Mary Giuliani Stephens: The Woodbury mayor is the only woman in the Republican field for governor so far. An attorney, she has served as the suburb's mayor since 2010 and was on the city council for four years before that. Giuliani Stephens described herself as a "bridge builder" who can work above partisan bickering. She also advocates shrinking state government, reducing taxes and making the state friendlier to business.

Jeff Johnson: A Hennepin County commissioner from Plymouth, Johnson is making his third bid for statewide office. He was the GOP-endorsed challenger to Dayton in 2014, losing by 5 percentage points, and he ran unsuccessfully for attorney general in 2006. Before that, he served two terms in the Minnesota House. This year, his campaign got a boost when state Rep. Matt Dean dropped out of the race and threw his support to Johnson. The only Republican on the Hennepin County Board, he has been a voice for limited government and less county spending.
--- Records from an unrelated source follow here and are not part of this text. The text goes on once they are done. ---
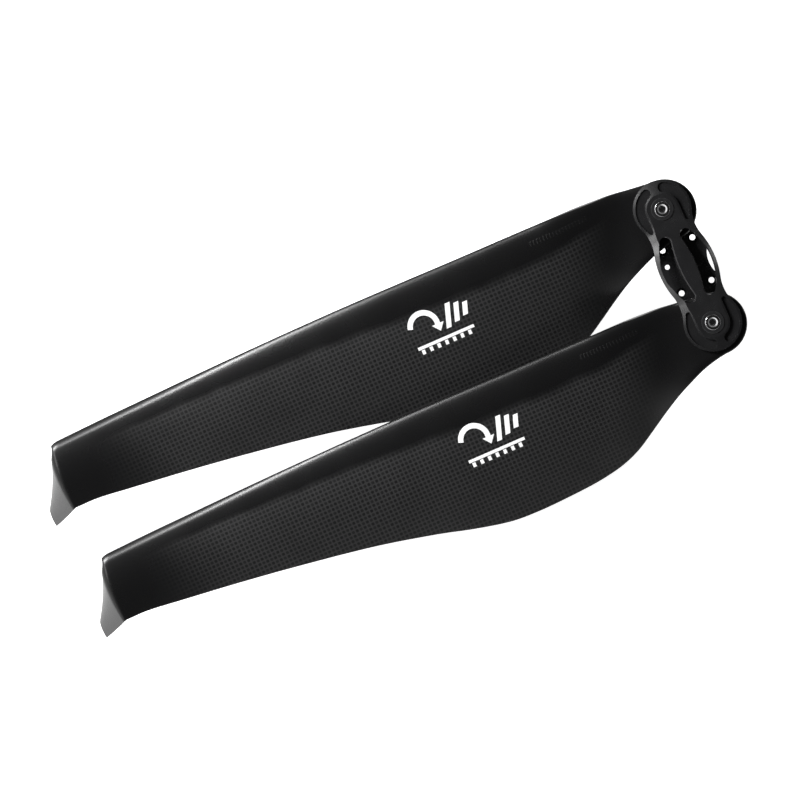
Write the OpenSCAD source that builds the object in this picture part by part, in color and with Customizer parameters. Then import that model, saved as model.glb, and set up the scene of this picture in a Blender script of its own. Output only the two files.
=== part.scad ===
// Folding two-blade propeller for a multirotor: a machined hub of two plates, with a carbon
// blade that swings on a shoulder bolt at each end. It turns clockwise seen from above.
// Origin: rotation axis, on the face that sits on the motor. +Z is the thrust side.
// At rest the blades are folded side by side and point to -Y, with leading edges to -X.

/* [Propeller] */
// Diameter swept by the tips with the blades open, 28 inches
prop_diameter = 711; // [620:1:800]
// Geometric pitch, the advance in one turn, 8 inches
prop_pitch = 203; // [150:1:250]
// Distance between the two folding axes
pivot_spacing = 59; // [57:0.5:72]

/* [Hub plates] */
// Thickness of the lower plate, which sits on the motor
base_thickness = 6; // [5.5:0.1:8]
// Thickness of the upper plate
cap_thickness = 3.5; // [3:0.1:5]
// Clear height between the plates, which holds a blade root and its washers
root_gap = 8; // [6:0.1:12]
// Radius of the round lobe at each end of a plate
lobe_radius = 14; // [13:0.1:15]
// Half width of a plate at its middle
middle_half_width = 13.9; // [12.8:0.1:15]
// Half width of a plate at its two waists
waist_half_width = 11.5; // [11:0.1:12]
// Radius of the hollow curve at a waist
waist_radius = 20; // [16:1:24]

/* [Hub windows and pockets] */
// Half width of the bar left between the two windows of the upper plate
bridge_half_width = 4.1; // [3.6:0.1:4.5]
// Width of the thin wall outside a window
window_rim = 2; // [1.6:0.1:2.6]
// Radius of a window's round ends
window_end_radius = 2.8; // [2.2:0.1:3.1]
// Distance of a window's end circle from the hub's middle, along the hub
window_end_x = 14; // [12:0.1:14.5]
// Distance of a window's end circle from the hub's long axis
window_end_y = 5.4; // [5.2:0.1:6]
// Width of the wall between a curved relief pocket and the lobe's edge
pocket_wall = 1.2; // [1:0.1:1.8]
// Width of a relief pocket
pocket_width = 4.6; // [3.6:0.1:4.8]
// Depth of a relief pocket
pocket_depth = 2.1; // [0.6:0.1:2.2]
// Straight run of a relief pocket towards the middle of the hub
pocket_run = 8.2; // [6:0.1:8.6]
// Half length of the block that joins the plates
block_half_length = 11; // [9.5:0.1:11.5]
// Half width of the block that joins the plates
block_half_width = 4.8; // [4.6:0.1:5.4]

/* [Motor mounting] */
// Radius of the bore for the motor's shaft
shaft_bore_radius = 3; // [2:0.1:3.2]
// Depth of the bore for the motor's shaft
shaft_bore_depth = 9; // [6:0.5:10]
// Spacing of the four mounting holes along the hub
mount_spacing_x = 22.4; // [20:0.1:23.5]
// Spacing of the four mounting holes across the hub
mount_spacing_y = 15.6; // [14:0.1:16]
// Radius of a mounting hole, for M2.5
mount_hole_radius = 1.4; // [1.2:0.05:1.7]
// Radius of the sunk seat for a mounting screw's head
mount_seat_radius = 2.6; // [2.4:0.1:3]
// Depth of that seat below the floor of the hub
mount_seat_depth = 3.2; // [3:0.1:3.6]
// Radius of the single index hole
index_hole_radius = 1.2; // [1:0.1:1.6]
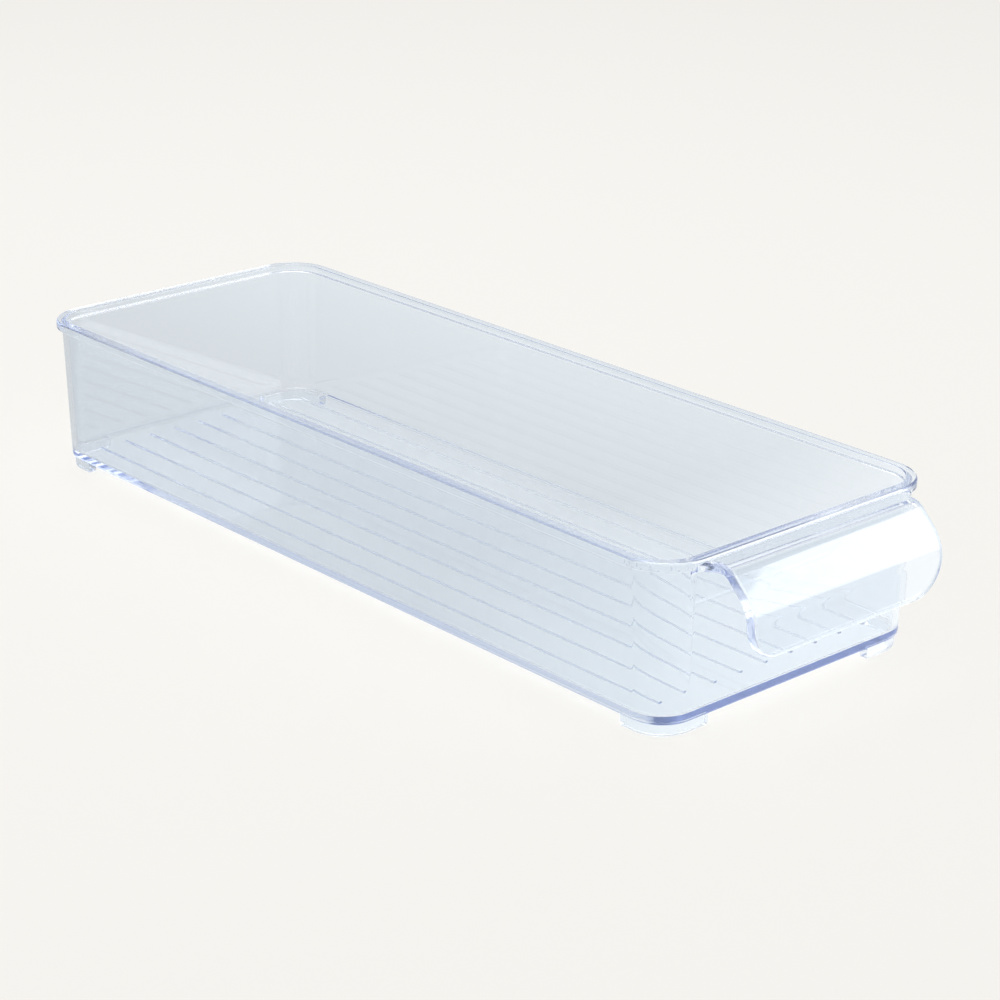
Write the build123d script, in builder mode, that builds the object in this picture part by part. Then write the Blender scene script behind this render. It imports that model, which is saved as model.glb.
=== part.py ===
from build123d import *
import math
import os

os.makedirs("parts", exist_ok=True)

# Clear pull-out bin for a fridge shelf. It is one plastic moulding, split here where its forms meet.
# Lengths are in millimetres. The feet rest on z = 0 and the handle is at the front, towards -Y.

# Rim
rim_length = 342.0
rim_width = 126.0
rim_corner_radius = 17.6
rim_land = 4.4
rim_flange_height = 3.3
rim_overhang = 2.5
rim_outer_round = 0.9
rim_inner_round = 0.8
rim_under_bevel = 0.5

# Tub
tub_height = 55.5
wall_draft = 1.5
wall_corner_radius = 14.0
floor_thickness = 2.5
base_edge_round = 1.2
floor_inner_round = 1.2

# Ribs on the floor
rib_count = 9
rib_pitch = 11.7
rib_width = 1.5
rib_rise = 0.5
rib_end_clearance = 10.4
rib_end_bevel = 0.5
rib_top_bevel = 0.3

# Feet
foot_height = 4.1
foot_inset = 0.9
foot_wall = 3.4
foot_draft = 1.5
foot_reach_x = 21.9
foot_reach_y = 18.6
foot_end_round = 1.0

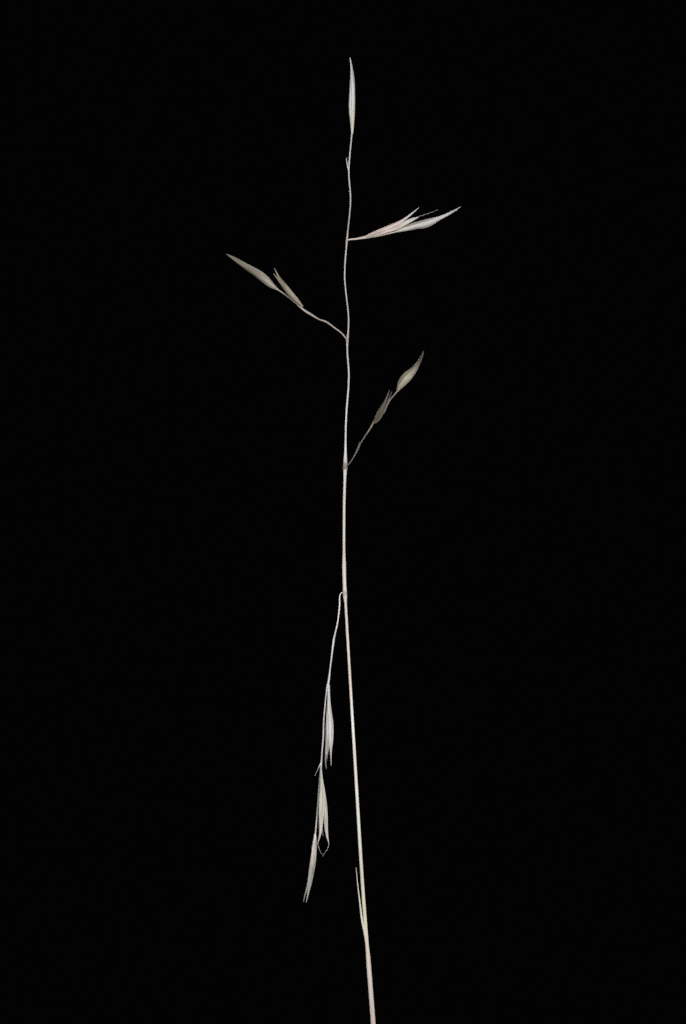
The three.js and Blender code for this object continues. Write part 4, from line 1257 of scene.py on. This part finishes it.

He has called for capping property taxes, setting term limits and returning state budget surpluses to taxpayers.

Phillip Parrish: A school teacher from Kenyon, Parrish is a 19-year military veteran who served deployments in Afghanistan and Europe. He ran for the Republican endorsement for U.S. Senate in 2014, and while he garnered surprising support as a fiery speaker, he did not win party backing and left the race.

Can't make up your mind? Caucus-goers will have the option of voting "uncommitted" on the DFL straw ballot or "undecided" in the Republican poll.